= Your objective =
Collect each line of the entries that holds the string "three".

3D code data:
▬▬▬
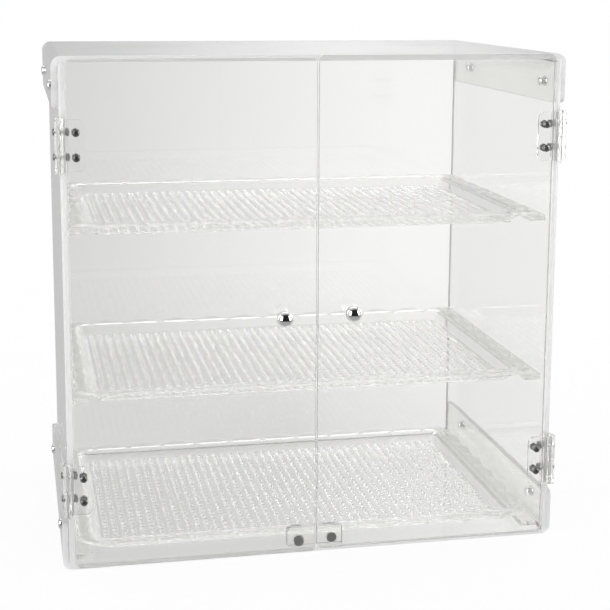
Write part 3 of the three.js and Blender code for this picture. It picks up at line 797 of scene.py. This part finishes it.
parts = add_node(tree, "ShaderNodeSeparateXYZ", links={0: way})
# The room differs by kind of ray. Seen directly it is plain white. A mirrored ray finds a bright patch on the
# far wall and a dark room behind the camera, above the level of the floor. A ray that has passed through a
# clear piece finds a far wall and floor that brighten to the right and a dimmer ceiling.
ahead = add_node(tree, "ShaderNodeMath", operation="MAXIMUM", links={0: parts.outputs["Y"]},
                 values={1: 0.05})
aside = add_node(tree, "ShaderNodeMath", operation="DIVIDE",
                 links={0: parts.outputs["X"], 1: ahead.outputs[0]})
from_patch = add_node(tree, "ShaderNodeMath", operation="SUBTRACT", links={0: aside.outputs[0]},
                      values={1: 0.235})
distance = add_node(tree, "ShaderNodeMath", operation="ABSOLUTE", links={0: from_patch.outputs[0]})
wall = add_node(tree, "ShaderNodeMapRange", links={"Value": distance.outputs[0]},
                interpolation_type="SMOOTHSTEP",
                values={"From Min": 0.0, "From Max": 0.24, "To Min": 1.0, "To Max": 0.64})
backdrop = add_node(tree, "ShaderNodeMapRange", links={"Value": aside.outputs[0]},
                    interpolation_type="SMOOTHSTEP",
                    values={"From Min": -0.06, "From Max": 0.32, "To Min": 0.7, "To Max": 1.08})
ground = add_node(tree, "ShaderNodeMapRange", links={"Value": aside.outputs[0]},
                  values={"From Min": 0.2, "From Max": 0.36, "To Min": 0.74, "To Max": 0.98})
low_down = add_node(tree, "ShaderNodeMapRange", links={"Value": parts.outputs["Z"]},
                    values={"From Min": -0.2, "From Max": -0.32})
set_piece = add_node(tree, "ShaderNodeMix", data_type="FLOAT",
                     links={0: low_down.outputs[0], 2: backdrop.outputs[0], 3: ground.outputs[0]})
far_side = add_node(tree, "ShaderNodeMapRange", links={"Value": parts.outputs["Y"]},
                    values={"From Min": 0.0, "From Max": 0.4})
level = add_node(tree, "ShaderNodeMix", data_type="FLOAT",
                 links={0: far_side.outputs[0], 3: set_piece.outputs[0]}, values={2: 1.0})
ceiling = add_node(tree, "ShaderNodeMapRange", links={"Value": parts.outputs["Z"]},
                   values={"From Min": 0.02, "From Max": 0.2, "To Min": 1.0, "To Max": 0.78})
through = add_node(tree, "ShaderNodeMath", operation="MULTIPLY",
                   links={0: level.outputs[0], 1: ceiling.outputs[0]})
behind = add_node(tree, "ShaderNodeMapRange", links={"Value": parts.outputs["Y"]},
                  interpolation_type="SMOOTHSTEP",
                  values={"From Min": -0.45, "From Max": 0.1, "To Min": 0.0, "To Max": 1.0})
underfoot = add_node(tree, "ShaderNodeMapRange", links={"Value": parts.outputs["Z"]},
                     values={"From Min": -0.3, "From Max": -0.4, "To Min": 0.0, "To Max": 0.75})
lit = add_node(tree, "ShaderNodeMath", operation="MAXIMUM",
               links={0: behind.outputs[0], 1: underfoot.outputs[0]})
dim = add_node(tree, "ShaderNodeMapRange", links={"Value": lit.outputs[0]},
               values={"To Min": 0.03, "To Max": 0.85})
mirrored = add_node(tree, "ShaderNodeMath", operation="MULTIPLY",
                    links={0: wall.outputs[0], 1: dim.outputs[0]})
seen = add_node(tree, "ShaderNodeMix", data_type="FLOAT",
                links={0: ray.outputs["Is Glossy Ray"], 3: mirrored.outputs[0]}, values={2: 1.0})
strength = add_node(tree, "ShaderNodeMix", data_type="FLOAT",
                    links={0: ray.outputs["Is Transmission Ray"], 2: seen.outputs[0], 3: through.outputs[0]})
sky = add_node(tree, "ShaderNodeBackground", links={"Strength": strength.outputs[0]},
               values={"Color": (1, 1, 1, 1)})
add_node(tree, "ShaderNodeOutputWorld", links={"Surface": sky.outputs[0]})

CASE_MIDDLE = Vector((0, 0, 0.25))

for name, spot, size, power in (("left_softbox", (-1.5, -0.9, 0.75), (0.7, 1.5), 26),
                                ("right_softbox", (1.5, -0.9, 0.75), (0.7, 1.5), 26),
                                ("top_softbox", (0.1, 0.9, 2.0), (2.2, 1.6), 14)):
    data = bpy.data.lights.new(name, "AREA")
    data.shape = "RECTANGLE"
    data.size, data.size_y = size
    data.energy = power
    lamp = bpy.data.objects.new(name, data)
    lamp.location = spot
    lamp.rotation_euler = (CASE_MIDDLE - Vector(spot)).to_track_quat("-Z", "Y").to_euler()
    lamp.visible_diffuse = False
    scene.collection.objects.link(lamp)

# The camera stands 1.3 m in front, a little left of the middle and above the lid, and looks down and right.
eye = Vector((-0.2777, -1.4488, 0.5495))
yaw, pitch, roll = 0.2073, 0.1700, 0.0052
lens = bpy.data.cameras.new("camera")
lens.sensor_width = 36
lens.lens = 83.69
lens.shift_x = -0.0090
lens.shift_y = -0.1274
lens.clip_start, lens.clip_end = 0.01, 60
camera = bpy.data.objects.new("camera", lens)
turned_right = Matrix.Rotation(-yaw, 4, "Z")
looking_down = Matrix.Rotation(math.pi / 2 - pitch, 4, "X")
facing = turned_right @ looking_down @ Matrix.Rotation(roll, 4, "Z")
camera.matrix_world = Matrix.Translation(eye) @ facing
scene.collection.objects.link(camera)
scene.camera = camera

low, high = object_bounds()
▬▬▬
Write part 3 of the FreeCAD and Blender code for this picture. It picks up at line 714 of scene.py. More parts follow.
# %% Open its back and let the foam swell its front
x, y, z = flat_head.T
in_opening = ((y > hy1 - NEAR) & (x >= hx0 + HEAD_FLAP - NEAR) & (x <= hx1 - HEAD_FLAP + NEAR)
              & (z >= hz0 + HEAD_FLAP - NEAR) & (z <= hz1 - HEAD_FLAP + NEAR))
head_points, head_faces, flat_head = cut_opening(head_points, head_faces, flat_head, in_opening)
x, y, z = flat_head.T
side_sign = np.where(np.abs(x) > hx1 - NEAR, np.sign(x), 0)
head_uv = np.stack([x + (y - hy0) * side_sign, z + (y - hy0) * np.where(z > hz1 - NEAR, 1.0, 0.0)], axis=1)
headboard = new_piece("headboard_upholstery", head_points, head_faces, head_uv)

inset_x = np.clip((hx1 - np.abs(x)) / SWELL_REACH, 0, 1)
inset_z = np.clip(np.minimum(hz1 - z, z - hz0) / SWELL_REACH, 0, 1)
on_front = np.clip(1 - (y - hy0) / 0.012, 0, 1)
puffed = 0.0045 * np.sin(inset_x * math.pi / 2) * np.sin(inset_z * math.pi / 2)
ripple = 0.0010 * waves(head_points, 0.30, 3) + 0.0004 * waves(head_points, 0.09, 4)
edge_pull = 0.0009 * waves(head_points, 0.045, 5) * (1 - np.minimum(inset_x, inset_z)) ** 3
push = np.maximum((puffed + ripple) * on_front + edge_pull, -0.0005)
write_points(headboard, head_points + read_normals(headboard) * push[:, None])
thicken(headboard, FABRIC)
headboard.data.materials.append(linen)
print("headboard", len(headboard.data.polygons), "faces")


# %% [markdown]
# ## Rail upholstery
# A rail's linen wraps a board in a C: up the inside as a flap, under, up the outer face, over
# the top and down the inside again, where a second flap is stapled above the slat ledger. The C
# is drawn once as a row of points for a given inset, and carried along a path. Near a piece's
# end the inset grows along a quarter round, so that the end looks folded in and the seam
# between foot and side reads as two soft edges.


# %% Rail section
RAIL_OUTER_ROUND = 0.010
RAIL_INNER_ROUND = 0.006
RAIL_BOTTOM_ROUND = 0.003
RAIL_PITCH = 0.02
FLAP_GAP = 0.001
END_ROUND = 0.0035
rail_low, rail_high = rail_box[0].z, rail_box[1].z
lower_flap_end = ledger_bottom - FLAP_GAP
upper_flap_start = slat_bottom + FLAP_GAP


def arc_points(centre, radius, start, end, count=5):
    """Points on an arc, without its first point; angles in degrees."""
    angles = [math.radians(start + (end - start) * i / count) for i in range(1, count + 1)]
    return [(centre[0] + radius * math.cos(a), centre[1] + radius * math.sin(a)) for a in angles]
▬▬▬
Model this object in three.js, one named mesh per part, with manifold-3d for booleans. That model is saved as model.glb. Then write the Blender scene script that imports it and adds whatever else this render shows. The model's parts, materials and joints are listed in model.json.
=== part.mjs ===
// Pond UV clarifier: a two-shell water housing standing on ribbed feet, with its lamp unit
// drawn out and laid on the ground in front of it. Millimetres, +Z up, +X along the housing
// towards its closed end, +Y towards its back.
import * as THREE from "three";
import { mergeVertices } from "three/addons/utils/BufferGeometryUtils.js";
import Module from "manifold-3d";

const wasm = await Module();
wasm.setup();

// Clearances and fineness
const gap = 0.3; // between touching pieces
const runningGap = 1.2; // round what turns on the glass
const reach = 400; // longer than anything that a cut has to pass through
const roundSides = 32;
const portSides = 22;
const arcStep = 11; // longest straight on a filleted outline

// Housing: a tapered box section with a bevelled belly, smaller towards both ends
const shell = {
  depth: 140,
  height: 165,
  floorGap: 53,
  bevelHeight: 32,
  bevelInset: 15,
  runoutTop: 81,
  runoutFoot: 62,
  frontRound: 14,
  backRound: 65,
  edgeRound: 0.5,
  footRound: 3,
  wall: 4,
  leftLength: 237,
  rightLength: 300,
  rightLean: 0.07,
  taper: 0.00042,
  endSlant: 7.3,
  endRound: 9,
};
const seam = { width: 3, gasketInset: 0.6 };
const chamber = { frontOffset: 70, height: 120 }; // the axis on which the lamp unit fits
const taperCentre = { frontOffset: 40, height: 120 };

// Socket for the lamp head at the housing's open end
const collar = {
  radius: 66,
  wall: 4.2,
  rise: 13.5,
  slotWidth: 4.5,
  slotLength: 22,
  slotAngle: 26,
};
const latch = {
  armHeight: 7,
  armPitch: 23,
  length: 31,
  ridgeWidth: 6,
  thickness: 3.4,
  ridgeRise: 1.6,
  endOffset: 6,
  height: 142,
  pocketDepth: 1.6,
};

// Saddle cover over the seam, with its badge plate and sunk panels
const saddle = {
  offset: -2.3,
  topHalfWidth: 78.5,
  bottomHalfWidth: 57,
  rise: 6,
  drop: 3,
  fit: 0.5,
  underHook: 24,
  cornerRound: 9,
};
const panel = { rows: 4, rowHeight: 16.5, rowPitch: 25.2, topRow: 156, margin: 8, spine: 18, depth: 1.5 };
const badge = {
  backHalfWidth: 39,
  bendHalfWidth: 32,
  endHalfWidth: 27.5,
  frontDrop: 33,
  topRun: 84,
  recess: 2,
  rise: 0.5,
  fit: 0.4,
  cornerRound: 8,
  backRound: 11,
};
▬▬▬
= Response to this task =
Write part 3 of the three.js and Blender code for this picture. It picks up at line 797 of scene.py. This part finishes it.
Model this object in three.js, one named mesh per part, with manifold-3d for booleans. That model is saved as model.glb. Then write the Blender scene script that imports it and adds whatever else this render shows. The model's parts, materials and joints are listed in model.json.
import * as THREE from "three";
import { mergeVertices } from "three/addons/utils/BufferGeometryUtils.js";